### Dataset excerpt

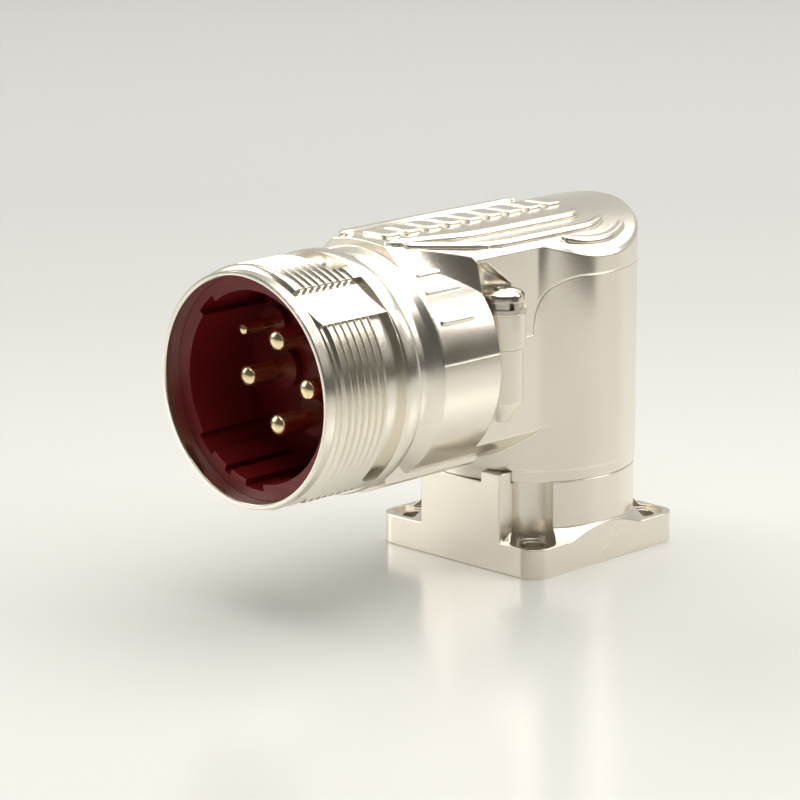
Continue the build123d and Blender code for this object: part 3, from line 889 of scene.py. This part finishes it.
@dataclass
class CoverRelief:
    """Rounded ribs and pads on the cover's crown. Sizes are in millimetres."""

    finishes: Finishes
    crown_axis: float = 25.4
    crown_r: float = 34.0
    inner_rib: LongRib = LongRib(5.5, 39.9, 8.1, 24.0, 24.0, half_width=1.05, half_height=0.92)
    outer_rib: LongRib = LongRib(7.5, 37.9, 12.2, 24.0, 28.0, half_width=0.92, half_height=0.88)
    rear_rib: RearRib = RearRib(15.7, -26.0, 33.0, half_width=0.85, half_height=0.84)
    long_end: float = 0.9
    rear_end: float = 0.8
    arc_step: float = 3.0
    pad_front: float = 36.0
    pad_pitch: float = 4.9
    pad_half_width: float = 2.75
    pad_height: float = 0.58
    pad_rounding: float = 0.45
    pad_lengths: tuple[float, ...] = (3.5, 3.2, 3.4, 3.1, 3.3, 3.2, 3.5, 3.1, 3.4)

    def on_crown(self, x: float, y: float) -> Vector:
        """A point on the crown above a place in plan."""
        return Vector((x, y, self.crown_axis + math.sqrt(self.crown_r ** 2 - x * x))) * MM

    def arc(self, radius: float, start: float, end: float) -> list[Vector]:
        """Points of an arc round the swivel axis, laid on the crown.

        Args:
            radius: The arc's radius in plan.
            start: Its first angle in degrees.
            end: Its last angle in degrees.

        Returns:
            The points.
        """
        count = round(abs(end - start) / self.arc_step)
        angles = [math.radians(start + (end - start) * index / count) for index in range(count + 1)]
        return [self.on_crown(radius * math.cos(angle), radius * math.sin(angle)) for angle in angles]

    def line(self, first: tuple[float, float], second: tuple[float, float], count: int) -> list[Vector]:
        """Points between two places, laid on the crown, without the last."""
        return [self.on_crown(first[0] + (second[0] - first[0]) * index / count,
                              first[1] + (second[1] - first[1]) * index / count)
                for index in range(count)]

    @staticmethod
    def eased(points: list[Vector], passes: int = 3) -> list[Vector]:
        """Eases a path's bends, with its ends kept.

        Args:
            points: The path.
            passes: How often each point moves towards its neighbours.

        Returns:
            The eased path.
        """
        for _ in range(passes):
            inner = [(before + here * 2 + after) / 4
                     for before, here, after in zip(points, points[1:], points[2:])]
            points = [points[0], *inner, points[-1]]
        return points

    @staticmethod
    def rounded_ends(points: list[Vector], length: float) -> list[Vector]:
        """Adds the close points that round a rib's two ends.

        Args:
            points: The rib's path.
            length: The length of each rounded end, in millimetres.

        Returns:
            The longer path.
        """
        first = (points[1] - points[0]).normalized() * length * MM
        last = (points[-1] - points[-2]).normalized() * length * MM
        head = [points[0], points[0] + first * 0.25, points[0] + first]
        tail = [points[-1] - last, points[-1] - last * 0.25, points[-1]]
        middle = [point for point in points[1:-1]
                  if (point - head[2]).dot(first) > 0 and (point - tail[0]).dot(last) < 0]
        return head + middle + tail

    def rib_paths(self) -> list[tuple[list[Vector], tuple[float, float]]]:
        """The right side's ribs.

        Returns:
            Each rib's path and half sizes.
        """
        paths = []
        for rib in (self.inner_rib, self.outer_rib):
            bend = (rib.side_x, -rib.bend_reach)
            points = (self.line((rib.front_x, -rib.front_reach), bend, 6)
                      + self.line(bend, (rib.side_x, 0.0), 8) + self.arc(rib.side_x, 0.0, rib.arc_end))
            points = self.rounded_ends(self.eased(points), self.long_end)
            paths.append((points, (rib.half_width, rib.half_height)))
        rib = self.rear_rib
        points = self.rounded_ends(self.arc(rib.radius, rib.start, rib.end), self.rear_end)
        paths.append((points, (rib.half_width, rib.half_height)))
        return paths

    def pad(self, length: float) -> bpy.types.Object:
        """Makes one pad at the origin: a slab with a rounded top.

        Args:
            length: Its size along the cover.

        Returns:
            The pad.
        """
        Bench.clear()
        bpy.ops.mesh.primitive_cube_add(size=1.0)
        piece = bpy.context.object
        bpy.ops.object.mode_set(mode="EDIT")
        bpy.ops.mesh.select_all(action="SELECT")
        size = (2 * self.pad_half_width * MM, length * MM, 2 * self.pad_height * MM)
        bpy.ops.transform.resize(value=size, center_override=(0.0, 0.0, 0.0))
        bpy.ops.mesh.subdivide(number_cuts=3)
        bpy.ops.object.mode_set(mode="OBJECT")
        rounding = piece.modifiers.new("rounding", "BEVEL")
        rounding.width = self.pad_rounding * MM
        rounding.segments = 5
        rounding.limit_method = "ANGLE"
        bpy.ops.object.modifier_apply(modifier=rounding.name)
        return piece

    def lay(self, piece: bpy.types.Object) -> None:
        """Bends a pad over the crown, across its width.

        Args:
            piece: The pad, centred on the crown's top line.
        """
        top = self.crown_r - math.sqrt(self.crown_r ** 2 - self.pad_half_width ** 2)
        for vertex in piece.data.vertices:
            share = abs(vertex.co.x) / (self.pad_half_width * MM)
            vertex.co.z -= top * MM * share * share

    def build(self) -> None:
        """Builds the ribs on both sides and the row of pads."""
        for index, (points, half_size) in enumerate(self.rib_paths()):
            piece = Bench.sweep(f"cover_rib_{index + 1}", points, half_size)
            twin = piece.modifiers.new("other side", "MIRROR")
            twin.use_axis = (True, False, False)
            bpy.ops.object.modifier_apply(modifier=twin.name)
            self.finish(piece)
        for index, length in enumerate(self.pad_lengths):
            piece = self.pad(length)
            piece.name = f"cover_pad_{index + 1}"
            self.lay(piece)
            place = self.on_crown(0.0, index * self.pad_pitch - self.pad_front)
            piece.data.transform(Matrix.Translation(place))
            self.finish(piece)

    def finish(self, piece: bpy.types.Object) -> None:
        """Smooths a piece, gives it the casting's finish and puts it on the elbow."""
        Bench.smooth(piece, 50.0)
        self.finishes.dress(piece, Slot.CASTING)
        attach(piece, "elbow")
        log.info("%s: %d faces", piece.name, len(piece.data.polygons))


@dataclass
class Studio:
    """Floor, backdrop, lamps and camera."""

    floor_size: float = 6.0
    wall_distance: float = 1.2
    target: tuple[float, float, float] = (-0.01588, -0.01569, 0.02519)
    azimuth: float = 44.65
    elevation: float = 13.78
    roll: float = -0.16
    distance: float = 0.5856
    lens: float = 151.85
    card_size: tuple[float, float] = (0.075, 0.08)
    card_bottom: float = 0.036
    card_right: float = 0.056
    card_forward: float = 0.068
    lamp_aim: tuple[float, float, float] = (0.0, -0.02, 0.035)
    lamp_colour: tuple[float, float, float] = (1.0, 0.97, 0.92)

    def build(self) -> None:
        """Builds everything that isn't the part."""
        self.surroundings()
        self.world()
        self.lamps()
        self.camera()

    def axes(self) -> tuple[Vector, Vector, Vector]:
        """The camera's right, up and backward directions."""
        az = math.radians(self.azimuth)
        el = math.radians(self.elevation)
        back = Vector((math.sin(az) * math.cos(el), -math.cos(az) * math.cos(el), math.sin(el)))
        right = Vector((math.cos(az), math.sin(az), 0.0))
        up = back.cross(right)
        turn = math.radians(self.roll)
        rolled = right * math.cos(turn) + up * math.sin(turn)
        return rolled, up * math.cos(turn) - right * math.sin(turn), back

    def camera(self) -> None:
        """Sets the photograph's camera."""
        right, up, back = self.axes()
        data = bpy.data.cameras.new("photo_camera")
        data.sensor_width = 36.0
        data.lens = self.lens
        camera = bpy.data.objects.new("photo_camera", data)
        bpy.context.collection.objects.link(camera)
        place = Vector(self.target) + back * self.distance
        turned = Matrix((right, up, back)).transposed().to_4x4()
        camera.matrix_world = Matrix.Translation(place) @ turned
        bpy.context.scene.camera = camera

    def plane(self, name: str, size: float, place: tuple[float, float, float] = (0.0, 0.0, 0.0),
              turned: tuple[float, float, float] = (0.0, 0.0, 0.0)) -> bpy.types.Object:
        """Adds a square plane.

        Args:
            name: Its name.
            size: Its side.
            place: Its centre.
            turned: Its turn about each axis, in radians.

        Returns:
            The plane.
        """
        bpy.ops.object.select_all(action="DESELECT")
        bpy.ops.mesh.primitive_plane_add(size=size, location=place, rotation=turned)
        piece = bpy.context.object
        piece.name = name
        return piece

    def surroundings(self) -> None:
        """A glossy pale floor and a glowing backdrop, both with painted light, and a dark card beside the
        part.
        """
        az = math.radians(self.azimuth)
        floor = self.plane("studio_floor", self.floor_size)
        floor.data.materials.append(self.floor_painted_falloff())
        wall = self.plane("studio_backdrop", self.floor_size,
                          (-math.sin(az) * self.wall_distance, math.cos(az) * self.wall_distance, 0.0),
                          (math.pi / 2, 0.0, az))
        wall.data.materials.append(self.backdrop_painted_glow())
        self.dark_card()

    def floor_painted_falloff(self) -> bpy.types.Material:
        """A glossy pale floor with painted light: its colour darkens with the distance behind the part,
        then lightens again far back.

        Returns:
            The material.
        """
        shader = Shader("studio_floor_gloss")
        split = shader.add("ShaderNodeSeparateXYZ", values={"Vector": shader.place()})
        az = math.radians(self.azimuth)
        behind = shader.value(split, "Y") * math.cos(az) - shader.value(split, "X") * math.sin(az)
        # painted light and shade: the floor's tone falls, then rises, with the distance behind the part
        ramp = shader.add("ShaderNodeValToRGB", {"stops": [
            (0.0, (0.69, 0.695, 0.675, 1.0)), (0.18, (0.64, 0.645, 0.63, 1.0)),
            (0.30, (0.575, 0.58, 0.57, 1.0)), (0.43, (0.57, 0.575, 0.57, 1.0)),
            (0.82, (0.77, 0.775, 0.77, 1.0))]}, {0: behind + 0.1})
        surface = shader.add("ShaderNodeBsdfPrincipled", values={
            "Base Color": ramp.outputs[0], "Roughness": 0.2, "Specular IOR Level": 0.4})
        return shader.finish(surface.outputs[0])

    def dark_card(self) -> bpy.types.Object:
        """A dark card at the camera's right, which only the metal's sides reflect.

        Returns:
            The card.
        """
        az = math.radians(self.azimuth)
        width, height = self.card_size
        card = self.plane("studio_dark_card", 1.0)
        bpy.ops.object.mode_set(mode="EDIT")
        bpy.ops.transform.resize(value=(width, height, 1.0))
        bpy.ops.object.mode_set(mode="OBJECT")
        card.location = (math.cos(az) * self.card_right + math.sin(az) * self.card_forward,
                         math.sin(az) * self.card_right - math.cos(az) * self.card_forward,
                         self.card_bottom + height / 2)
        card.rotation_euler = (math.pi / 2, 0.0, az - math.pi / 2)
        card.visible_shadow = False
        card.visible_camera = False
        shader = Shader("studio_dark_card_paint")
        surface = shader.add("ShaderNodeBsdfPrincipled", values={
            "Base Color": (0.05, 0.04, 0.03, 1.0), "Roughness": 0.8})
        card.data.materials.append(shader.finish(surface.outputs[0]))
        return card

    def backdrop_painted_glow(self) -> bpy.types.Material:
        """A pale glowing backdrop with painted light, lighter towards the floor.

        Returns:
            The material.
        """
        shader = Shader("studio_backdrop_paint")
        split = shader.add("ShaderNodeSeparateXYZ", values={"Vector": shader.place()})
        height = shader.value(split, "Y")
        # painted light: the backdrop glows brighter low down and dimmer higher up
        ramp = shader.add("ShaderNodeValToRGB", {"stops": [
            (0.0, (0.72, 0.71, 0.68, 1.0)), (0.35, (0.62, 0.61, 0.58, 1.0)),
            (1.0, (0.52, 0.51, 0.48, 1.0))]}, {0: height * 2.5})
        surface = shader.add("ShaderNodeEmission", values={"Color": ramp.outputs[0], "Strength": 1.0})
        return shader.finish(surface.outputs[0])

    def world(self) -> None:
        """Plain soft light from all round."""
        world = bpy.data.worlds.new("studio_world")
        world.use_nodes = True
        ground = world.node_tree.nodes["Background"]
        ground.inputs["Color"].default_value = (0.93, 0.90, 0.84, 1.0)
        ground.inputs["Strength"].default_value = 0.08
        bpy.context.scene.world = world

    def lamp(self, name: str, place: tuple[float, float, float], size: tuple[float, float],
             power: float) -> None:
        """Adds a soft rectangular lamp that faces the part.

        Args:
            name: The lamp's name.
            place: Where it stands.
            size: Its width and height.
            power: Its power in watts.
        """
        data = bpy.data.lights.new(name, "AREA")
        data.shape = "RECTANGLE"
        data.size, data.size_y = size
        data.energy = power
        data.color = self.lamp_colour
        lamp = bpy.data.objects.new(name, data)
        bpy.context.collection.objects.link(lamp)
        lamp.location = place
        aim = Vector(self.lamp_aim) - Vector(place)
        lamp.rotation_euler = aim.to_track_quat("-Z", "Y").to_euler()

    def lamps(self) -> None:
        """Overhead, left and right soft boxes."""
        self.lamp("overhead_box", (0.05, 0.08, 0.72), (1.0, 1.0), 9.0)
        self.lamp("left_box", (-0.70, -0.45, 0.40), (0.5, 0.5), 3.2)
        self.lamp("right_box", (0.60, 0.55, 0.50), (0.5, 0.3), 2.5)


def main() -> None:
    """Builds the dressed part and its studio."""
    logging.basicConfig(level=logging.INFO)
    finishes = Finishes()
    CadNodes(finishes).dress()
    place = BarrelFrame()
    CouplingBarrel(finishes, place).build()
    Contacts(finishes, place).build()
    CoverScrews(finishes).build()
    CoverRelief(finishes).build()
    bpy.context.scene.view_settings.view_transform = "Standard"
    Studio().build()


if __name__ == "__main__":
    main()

### Aim
Exactly repeat the lines above, from the opening line through the one with "ribs and pads", and include nothing else.

### Written response
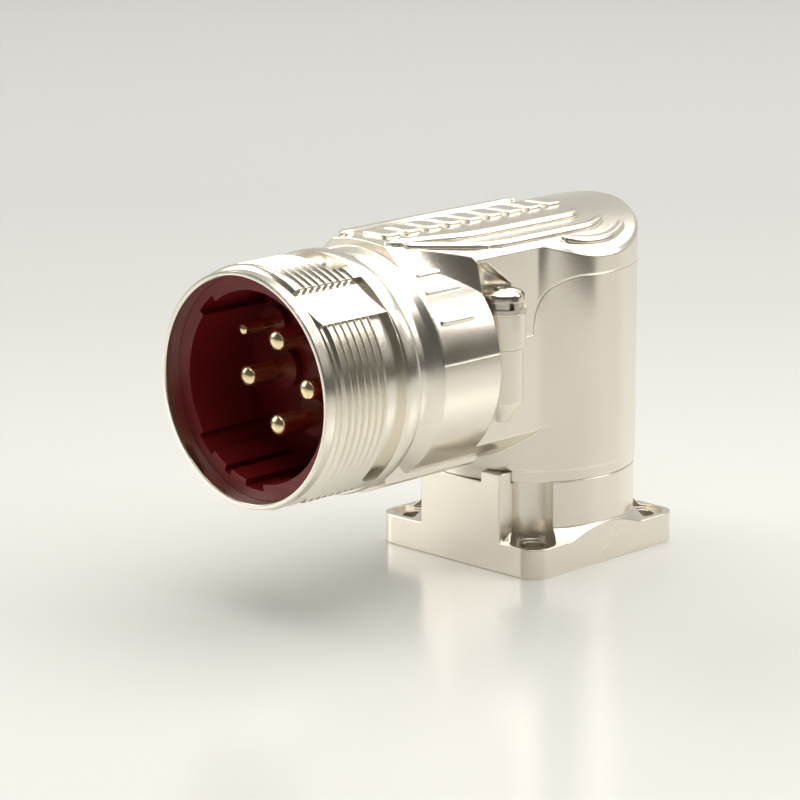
Continue the build123d and Blender code for this object: part 3, from line 889 of scene.py. This part finishes it.
@dataclass
class CoverRelief:
    """Rounded ribs and pads on the cover's crown. Sizes are in millimetres."""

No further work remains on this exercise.